Семейный портрет спустя 100 лет - страница 42



Мама вообще была папиным лекарем. Уколов он боялся; врачи приводили его в ужас и оцепенение; при виде кресла дантиста папа мог потерять сознание. Он никогда ничем не болел, даже простуды ему удавалась избегать, но страдал приступами головной боли из-за бессонных ночей, напряжения, сигарет и кофе, заменявших еду. Тогда он кричал:

– Лиля, голова!

Мама выдавала ему таблетку от головной боли. Часто она посылал меня с пилюлей и стаканом воды. Я обратила внимание, что маленькая жёлтенькая таблетка – «Но-шпа» – к головной боли отношения не имела. Заподозрив, что мама невинно ошиблась, я сказала ей, что она даёт ему «Но-шпу».

– Ничего, – сказала мама. – У него пройдёт голова.

Я стала обращать внимание, что мама лечила мигрень всем, что попадалась ей под руку. Однажды она сунула ему слабительное – пурген.

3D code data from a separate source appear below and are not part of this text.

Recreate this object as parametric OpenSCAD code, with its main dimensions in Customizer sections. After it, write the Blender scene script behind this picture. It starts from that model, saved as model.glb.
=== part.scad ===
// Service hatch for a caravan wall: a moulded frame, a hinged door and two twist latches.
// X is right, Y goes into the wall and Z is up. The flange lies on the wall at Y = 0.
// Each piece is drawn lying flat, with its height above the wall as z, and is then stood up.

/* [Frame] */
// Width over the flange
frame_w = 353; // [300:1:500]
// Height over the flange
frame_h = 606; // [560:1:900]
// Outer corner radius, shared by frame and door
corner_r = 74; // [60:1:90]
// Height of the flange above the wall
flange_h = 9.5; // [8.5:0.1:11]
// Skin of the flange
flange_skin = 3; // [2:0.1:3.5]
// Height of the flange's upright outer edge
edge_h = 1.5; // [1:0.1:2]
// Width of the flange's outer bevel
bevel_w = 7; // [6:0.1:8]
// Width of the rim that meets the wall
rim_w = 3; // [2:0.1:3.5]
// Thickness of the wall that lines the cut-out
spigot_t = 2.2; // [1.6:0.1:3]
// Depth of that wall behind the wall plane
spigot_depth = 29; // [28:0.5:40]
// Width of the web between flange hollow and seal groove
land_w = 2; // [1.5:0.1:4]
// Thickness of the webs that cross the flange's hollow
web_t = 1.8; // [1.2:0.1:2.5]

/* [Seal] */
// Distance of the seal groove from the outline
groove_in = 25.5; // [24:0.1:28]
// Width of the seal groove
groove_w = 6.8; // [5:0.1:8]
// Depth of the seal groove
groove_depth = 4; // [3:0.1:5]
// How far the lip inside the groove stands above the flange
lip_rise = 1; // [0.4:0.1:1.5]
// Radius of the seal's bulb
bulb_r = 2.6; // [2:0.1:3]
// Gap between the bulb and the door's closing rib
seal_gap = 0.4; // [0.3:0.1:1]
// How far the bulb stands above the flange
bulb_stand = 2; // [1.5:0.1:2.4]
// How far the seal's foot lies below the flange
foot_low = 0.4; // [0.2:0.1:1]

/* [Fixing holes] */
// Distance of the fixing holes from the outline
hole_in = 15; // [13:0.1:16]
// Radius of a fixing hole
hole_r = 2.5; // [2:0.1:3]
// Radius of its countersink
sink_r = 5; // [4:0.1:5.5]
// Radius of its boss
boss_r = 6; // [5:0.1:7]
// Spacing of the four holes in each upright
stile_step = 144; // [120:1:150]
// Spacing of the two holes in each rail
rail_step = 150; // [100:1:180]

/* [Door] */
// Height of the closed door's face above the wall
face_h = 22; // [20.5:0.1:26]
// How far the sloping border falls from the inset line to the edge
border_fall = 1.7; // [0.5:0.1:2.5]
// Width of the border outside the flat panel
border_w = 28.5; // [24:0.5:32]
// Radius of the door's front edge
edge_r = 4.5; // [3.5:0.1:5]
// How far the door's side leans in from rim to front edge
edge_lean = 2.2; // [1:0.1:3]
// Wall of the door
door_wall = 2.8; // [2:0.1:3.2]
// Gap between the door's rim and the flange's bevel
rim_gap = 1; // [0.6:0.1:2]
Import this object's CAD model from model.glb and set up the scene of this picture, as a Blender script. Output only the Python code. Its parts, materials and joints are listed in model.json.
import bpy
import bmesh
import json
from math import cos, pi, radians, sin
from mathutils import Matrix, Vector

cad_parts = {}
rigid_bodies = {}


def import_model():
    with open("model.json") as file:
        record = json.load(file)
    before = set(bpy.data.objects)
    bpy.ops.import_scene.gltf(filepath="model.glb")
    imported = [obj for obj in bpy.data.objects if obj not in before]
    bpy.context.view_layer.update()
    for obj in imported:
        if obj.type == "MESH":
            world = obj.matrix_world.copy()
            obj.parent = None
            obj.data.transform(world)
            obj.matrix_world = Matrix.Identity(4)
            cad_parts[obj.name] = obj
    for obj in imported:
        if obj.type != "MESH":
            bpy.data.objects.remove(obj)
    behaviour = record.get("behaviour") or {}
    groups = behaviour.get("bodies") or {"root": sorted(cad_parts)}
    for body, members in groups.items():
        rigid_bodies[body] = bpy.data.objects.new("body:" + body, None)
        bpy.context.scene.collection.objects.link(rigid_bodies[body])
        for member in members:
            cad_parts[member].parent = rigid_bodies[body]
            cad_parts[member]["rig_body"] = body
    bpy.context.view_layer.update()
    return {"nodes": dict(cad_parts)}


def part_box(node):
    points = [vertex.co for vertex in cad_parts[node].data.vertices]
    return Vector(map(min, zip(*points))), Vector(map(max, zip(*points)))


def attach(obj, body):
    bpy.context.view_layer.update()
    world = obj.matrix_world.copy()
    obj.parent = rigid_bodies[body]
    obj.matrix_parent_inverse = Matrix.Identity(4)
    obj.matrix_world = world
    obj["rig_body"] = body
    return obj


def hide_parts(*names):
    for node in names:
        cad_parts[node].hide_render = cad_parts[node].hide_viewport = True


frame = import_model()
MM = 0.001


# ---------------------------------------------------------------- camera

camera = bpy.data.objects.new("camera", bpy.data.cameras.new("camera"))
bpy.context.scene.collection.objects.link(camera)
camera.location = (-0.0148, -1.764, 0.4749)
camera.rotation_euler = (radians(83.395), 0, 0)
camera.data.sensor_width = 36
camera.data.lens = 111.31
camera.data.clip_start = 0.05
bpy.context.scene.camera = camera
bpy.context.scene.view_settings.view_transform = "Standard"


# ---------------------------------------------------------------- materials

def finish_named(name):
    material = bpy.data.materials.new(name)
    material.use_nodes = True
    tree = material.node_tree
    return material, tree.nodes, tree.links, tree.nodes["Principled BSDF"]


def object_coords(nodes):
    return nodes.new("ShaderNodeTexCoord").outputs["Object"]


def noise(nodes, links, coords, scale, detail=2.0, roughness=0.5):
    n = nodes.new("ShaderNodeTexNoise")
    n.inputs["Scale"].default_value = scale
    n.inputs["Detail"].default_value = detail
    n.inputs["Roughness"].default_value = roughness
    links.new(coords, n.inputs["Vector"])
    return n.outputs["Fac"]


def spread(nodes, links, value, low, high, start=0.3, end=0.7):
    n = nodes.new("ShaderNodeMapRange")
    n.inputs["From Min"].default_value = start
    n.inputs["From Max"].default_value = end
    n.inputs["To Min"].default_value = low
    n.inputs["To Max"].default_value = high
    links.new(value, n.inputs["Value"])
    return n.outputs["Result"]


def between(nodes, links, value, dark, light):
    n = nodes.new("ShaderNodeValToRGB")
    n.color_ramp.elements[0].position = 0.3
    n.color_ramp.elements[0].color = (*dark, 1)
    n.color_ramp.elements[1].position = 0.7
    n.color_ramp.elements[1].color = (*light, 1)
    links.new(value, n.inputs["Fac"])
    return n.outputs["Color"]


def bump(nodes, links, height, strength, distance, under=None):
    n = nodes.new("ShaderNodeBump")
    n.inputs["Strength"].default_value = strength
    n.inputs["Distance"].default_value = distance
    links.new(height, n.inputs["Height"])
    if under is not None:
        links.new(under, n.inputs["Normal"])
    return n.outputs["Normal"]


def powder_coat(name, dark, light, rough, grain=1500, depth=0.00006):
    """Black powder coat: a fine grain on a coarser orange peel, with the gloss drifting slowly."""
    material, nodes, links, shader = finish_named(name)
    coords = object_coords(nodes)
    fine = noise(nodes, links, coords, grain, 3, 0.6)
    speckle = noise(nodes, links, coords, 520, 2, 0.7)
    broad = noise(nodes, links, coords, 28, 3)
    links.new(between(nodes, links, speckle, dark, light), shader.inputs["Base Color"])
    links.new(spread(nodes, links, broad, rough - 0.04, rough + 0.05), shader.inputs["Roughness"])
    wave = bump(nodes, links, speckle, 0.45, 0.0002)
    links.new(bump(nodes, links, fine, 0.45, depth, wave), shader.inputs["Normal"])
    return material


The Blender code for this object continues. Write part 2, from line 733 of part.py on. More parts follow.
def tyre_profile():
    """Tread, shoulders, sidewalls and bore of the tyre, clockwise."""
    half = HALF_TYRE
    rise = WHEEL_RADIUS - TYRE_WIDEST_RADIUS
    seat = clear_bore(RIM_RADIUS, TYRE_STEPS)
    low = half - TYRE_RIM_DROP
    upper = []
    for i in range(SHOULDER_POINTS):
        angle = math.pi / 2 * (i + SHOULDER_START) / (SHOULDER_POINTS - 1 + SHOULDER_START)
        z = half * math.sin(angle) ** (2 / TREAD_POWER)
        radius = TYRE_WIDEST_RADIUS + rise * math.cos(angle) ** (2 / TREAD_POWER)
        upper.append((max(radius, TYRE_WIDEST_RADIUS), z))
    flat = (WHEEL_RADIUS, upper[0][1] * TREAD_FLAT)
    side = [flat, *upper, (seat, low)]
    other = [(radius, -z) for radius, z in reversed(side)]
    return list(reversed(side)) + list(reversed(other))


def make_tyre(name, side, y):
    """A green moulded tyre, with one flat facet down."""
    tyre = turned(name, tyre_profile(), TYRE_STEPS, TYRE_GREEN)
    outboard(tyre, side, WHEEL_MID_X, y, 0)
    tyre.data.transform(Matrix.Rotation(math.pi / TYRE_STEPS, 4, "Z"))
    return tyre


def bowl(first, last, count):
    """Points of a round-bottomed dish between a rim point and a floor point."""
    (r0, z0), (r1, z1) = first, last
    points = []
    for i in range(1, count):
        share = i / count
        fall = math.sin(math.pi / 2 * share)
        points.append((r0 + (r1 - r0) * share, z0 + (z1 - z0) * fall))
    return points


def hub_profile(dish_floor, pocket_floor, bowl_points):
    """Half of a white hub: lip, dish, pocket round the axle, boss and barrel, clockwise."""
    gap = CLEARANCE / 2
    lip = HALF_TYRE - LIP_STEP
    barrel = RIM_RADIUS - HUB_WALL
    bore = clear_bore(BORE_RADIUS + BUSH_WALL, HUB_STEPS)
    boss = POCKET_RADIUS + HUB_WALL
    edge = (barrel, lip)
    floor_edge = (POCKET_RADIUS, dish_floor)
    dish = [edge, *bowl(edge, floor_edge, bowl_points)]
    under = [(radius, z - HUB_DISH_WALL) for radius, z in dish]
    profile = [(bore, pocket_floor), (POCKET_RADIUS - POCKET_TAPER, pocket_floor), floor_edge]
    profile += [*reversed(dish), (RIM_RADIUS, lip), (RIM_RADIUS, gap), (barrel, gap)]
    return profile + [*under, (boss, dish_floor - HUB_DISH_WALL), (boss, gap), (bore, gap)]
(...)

– Мама, у папы будет расстройство!

– Нет. У него пройдёт голова.

* * *

Папу приволокли днём. Дома, кроме меня, никого не было. Кажется, были какие-то школьные каникулы. Мама ушла на работу. По каким-то причинам не было бабушки – может, уехала погостить к Полине.

Папа сполз с дивана на пол и принялся истошно вопить, как ему плохо.

– Умираю! Умираю! – кричал папа.

Я не реагировала.

– Лиля, Лиля! – вопил папа. – Где моя Лиля?

– Она тебя бросила. Она сказала, что ей не нужен муж-пьяница, и ушла, – сморозила я.

Папа заплакал, как маленький ребёнок.

– Как? Двадцать лет моя Лиля, и она бросила меня? Как? Как такое могло случиться? Моя Лиля?!

Тут пошли интимные откровения. Их нельзя было сравнить с Камасутрой. Камасутра – это секс для акробатов.

То, что делали мама с папой в постели, более соответствовало индийской философии – тантре, где любовь и интимная близость служат соитию с высшими силами, с Создателем.

Я тогда не была знакома и с вещами попроще, чем тантра. Я не знала, что такое девственница, полагая, что это девочка до того, что у неё появляется менструация.

И тут мой папа стал рассказывать, как он любит маму и как он обожает целовать её в интимные места, от которых исходит запах ванили. Другие женщины, наверное, воняют – друзья ему рассказывали. А его Лиля, с кожей как у младенца, благоухает. Особенно когда она потеет, от неё исходит нежный аромат ванили.

Не думаю, что папа разбирался в запахах. Про запах ванили он, скорее всего, услышал от мамы.

– Лиля меня бросила! – рыдал он. – Таких женщин, как она, одна на тысячи, на миллионы. Знаешь, сколько раз подряд она может кончить? Бесконечно! – рыдал папа. – А то и больше. У неё интимные органы («Интимные органы», – говорю я. Папа же пользуется самым нецензурным выражением.), как присоски, которые коровам на вымя цепляют. Она меня кончает.

И после паузы:

– Убила, она меня убила! Где моя Лиля? Где Лиля? – он бормочет что-то невнятное и причитает, как старуха, живущая в конце улицы.

– Сколько будет два на два? – хочу понять, насколько папа адекватен.

– Не знаю, – говорит папа слезливо.

В этот момент я понимаю, что папин бред зашкаливает. Хватаю Зефира, не знаю, почему, может, подсознательно боюсь оставлять его с абсолютно невменяемым человеком, и бегу к маме на работу. Мама работает в банке. Красная, запыхавшаяся, влетаю в контору.

– Что случилось?

– Папу привезли пьяного, и он несёт такие глупости, что просто ужас.

– Он ругается матом? – с надеждой спрашивает мама.

– Ругается матом, – соглашаюсь я. Ругаться матом при детях моя чопорная мама считает высшим грехом.